IDEAS: Spring & Easter

The Easter season can encompass more than just one holiday.  For example, 2013 was a crazy year, since Easter was so early: Ash Wednesday was the same week as Valentine’s Day…and St. Patrick’s Day was the Sunday prior to Palm Sunday.

3 THEMES IN FEBRUARY:  End of winter/Christmas, love theme & VALENTINE’S DAY, start of Lent.

Any of these three themes offer ideas for song selections.

Is your climate still snowy? Be brave: I end carol-playing with songs that show God’s love for us, often into February. This is such a transitional month that can be an interesting meld of themes.                                    

  • In the Bleak Midwinter (Christina Rossetti/Gustav Holst: combines winter with love. See verse 4)
  • Love Came Down at Christmas (also Christina Rossetti)
  • Of the Father’s Love Begotten
  • Thou Who Wast Rich Beyond All Splendor (amazing lyrics)
  • How Deep the Father’s Love for Us
  • And Can It Be

LENT:  Ash Wednesday until Easter.

Almost any hymnal or online search engine will bring up a list of Lent songs.

What Wondrous Love Is This is one of my favorites, and my particular favorite arrangement is in “After the Rain” by Jeanne Cotter, GIA Publications, Inc.  https://www.gcp.org/ Though this is arranged for piano solo, I play the bulk of it on my harp and have a violinist or flutist take the melody.  It is hauntingly beautiful with harp!  Be prepared for some lever-flipping or pedaling…but it’s well worth it.

Another interesting facet of this hymn is that it is not in a minor key. Though it appears to be in D minor, there is no predictable Bb. It is in D Dorian, which makes a great theory study for students at this time of year.  Who knew? There is more than major and minor? Oh, yes…venture into a new territory if you have yet to explore Dorian. By no means is it the final frontier but a strange new mode. Boldly go!                                  

ST. PATRICK’S DAY:  think Irish hymns.  Be Thou My Vision comes immediately to mind, but did you know St. Patrick wrote a hymn?  Visit this site http://old-fashionedcharm.blogspot.com/2011/03/irish-hymns.html for a version that is to the tune Morning Has Broken. I like how the website familyworship.org.uk calls the song a “Celtic-style worship ballad.” This website also has an alternate tune. No matter which tune you choose, if you teach young children ages 2-6 Sunday School, this is a great song to do in March because creating motions is easy. (I recommend Morning Has Broken version for younger ones.)

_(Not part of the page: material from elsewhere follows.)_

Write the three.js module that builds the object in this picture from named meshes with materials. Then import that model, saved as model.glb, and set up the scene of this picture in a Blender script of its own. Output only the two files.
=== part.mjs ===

When I creatively select songs that are not in our Trinity Hymnal, I like to post lyrics on a bulletin board near our sanctuary. If a song is just a pretty melody with unfamiliar lyrics, how is it enhancing worship? So I’ll put a link for you below with sample lyric sheets that I display, as well as a list.  If you have room in your bulletin or on an overhead system to post lyrics during an offering or interlude, so much the better!

Numbers in my list are for the Trinity Hymnal, published by Great Commission Publications.

  • Be Thou My Vision
  • Christ Beside Me:  lyrics by St. Patrick, tune = Morning Has Broken
  • How Sweet and Awesome Is the Place: tune = St. Columbia; nice harp arrangement in Ray Pool’s “6 Celtic Hymns”
  • How Sweet the Name of Jesus Sounds
  • I Cannot Tell (tune = Londonderry; lyrics are incredible)
  • The Day of the Lord is at Hand

EASTERTIDE: Easter is not one day but 50. Yes, 50. Note the word “tide.” How fast can you calculate the end date for this year? Guess sometime in May, and you’ll be close.  Some years, it is in June.

One of my favorite Easter postludes is the Hallelujah Chorus.  “What?” you say. “It’s a Christmas tradition.”  Well, I say it was written in the Easter section of the Messiah, so into my Easter repertoire it goes.

(In the PCA tradition, every Sunday celebrates Christmas & Easter…so technically, you could play it any Sunday of the year, if not every Sunday.)

Want to contemporize a fabulous hymn? See if you can get a copy of Word Music’s “Risen With Him” choral arrangement. It melds an upbeat, syncopated new melody superimposed over Christ The Lord Is Risen Today. Yep. It is SO neat! Learned it at a small church at the foot of one of Colorado’s Collegiate Peaks.